During 1957 the 317th FIS was named the Air Forces
Best Fighter Squadron, by wining the 1956 Hughes Trophy, their excellent
performance made the squadron a valuable commodity. In a effort to improve the defense of the Northern
approaches of North America, personnel and aircraft of the 317th FIS and
another F-102 squadron based in Michigan were relocated to Elmendorf & Ladd AFB,
Alaska replacing five Alaskan Air Command Northrop F-89D Scorpion
Squadrons. As the 317th completed its move to Alaska, the 64th FIS
flying F-89's at Elmendorf stood up at McChord converting into the F-102.
F-102's flew from McChord with the 325th FW's 64th FIS
& 318th FIS until 1960. After the 318th's conversion to the F-106 in
March 1960, the 64th moved its operations to Paine AFB, WA, ending the
four year F-102 era at McChord. With it's move the 64th would also
join the 326th Fighter Group also based at Paine AFB, one year later the 57th Fighter Group would
replace the 326th FG at Paine.
In early 1966 the 64th was selected to move to Clark AB, in the
Philippines to boost the F-102 inventory in the Pacific region, in preparation
for their move, F-102's from the 64th FIS would receive in-flight
refueling capability and a Southeast Asia camouflage scheme. In June
1966 during a project code named "Hot Spice", F-102's from the
64th, would make the flight to Clark AB and officially becoming a part
of the Pacific Air Force's F-102 force. The 64th FIS "Scorpions"

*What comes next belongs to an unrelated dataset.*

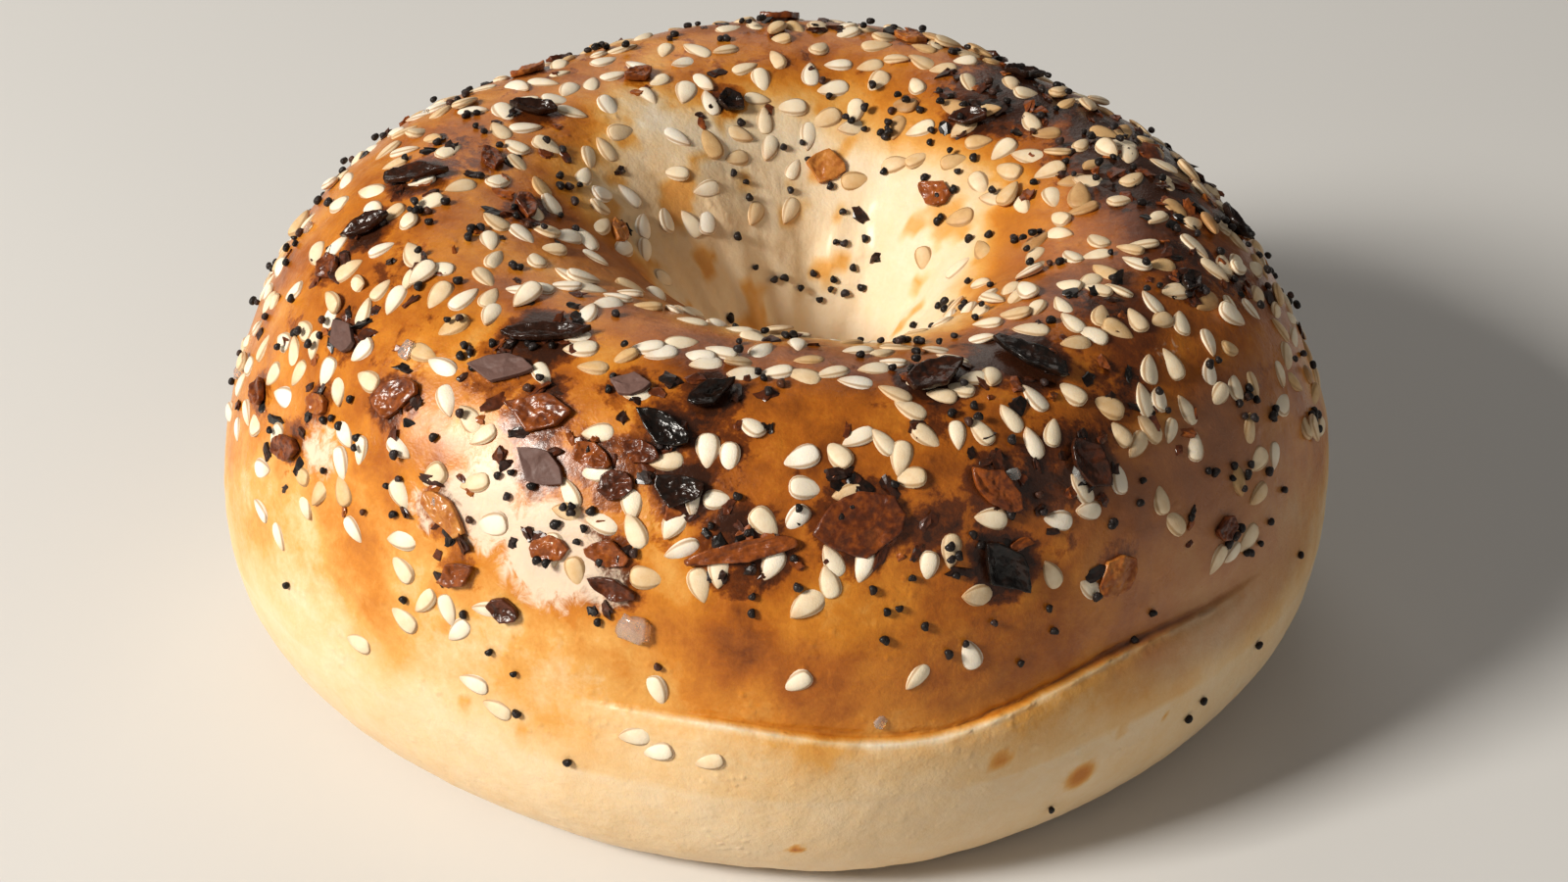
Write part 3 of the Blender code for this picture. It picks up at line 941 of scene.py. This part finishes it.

discontinued their alert commitments in Southeast Asia and was
inactivated on 15 November 1969.
In all 43 Air Force squadrons flew the F-102
until 1973, ANG received its first Delta Dagger in 1960 with the
last unit, the 199th FIS Hawaii ANG, retiring their last aircraft in
October 1976. Ex USAF F-102s were also acquired by the Air Forces of
Greece and Turkey.
In 1973, the USAF decided to
convert surplus F-102As into low-cost, supersonic target drones that
could simulate the performance of enemy aircraft in aerial combat in all
213 Daggers were converted in the “Pave Duce” program. The last
PQM-102 was destroyed on June 30 1986.